Tahun lalu aku sempat tidak pulang kurang lebih sembilan bulan, waktu yang cukup untuk membawa satu tambahan anggota keluarga. Alasan yang aku coba berikan mengapa tidak pulang-pulang adalah COVID-19. Oh ya sebagai informasi, saat ini aku bekerja di Surabaya dan kampung halamanku adalah Solo. Jaraknya sekitar 250 km, relatif lebih dekat dibandikan jarak yang harus kutempuh di kala masih bekerja di Jakarta.
Kembali soal alasan tidak pulang, saat itu alasanku yang sebenarnya adalah tidak hanya persoalan pandemi melainkan ada rasa tidak ingin pulang. Setelah mengalami banyak kegagalan di tahun lalu (hint: persoalan manusia usia 25 ke atas ), aku cukup malu dan jengah untuk pulang. Aku malas menghadapi pertanyaan-pertanyaan dari orang tua terkait rencanaku ke depan atau apapun yang saat itu belum bisa kujawab. Pulang kuanggap sebagai beban.

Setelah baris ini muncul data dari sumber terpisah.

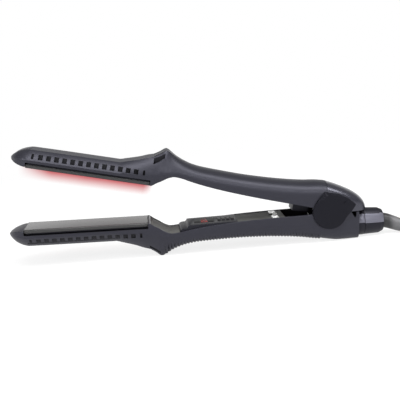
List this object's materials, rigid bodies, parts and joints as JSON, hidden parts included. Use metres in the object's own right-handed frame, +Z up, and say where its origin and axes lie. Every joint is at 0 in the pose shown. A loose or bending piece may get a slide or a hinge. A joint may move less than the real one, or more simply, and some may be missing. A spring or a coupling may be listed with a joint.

Di saat itulah jarak fisik sekaligus psikologis yang aku ciptakan kepada "rumah" semakin melebar. Aku pun menjadi semakin jarang berbincang dengan keluarga. Aku sendiri pun kadang menghindari berbincang melalui telepon. Aku mengurung diri. Defense mechanism yang kumiliki dalam situasi emosional nampaknya adalah menutup diri. Akhirnya ketika fase emosional sudah tergantikan oleh fase acceptance, sekaligus karena kantorku memperpanjang fase work from home, aku memutuskan untuk pulang.
Nyatanya setelah pulang, orang tua tak pernah menanyakan persoalan rencana masa depan yang kutakutkan. Entah karena mereka menangkap sinyal bahwa aku tak nyaman jika dihujani pertanyaan soal masa depan atau hal lainnya, tapi yang pasti hal yang kujadikan sebagai alasan untuk tidak pulang tidak benar-benar terjadi dan nyatanya hanya ilusi. Di saat itu pula, pada akhirnya aku benar-benar merasa kembali ke rumah dan banyak momen-momen nostalgia yang aku rasakan ketika being present at home. Misalnya, ketika mengamati sticker hello kitty yang kutempel 20 tahun yang lalu masih ada di pintu kamar orangtuaku, menyadarkan bahwa waktu berlalu dengan cepat. Di saat itu pula, aku tersadarkan bahwa orang tua pun sudah menua dua dekade.
Kembali ke rumah menyadarkanku pada kurangnya "rasa syukur" yang kumiliki karena masih memiliki bapak dan ibu yang secara fisik maupun emosi ada untuk anak-anaknya. Melihat punggung kedua orang tuaku setiap selepas ibadah bersama mengingatkanku pula berapa banyak hari yang kulewatkan tanpa mereka. Sementara, waktu kehidupan manusia ada batasnya. Aku tak bisa selamanya merasakan kedamaian yang aku rasakan seperti saat memandang punggung bapak dan ibu setelah selesai solat.
Kembali ke rumah memberikanku kesempatan untuk membangun kembali kedalaman koneksi dan komunikasi serta memberikan perhatian kepada bapak dan ibu yang harus kuakui tak banyak kulakukan. Hubungan anak dan orang tua yang kumiliki memang tidak dipenuhi kata-kata manis atau peluk cium. Aku tidak ingin menjadi terlalu ekstrem ke arah sana. Yang bisa kulakukan adalah mencoba memiliki waktu yang berkualitas bersama, seperti rutinitas pagi yang kini kumiliki setiap pukul setengah tujuh pagi: duduk di ruang tamu sambil menyantap kudapan (seringnya tahu goreng) yang dibeli ibu di warung tetangga.
Kedamaian ini sayangnya tidak akan selamanya.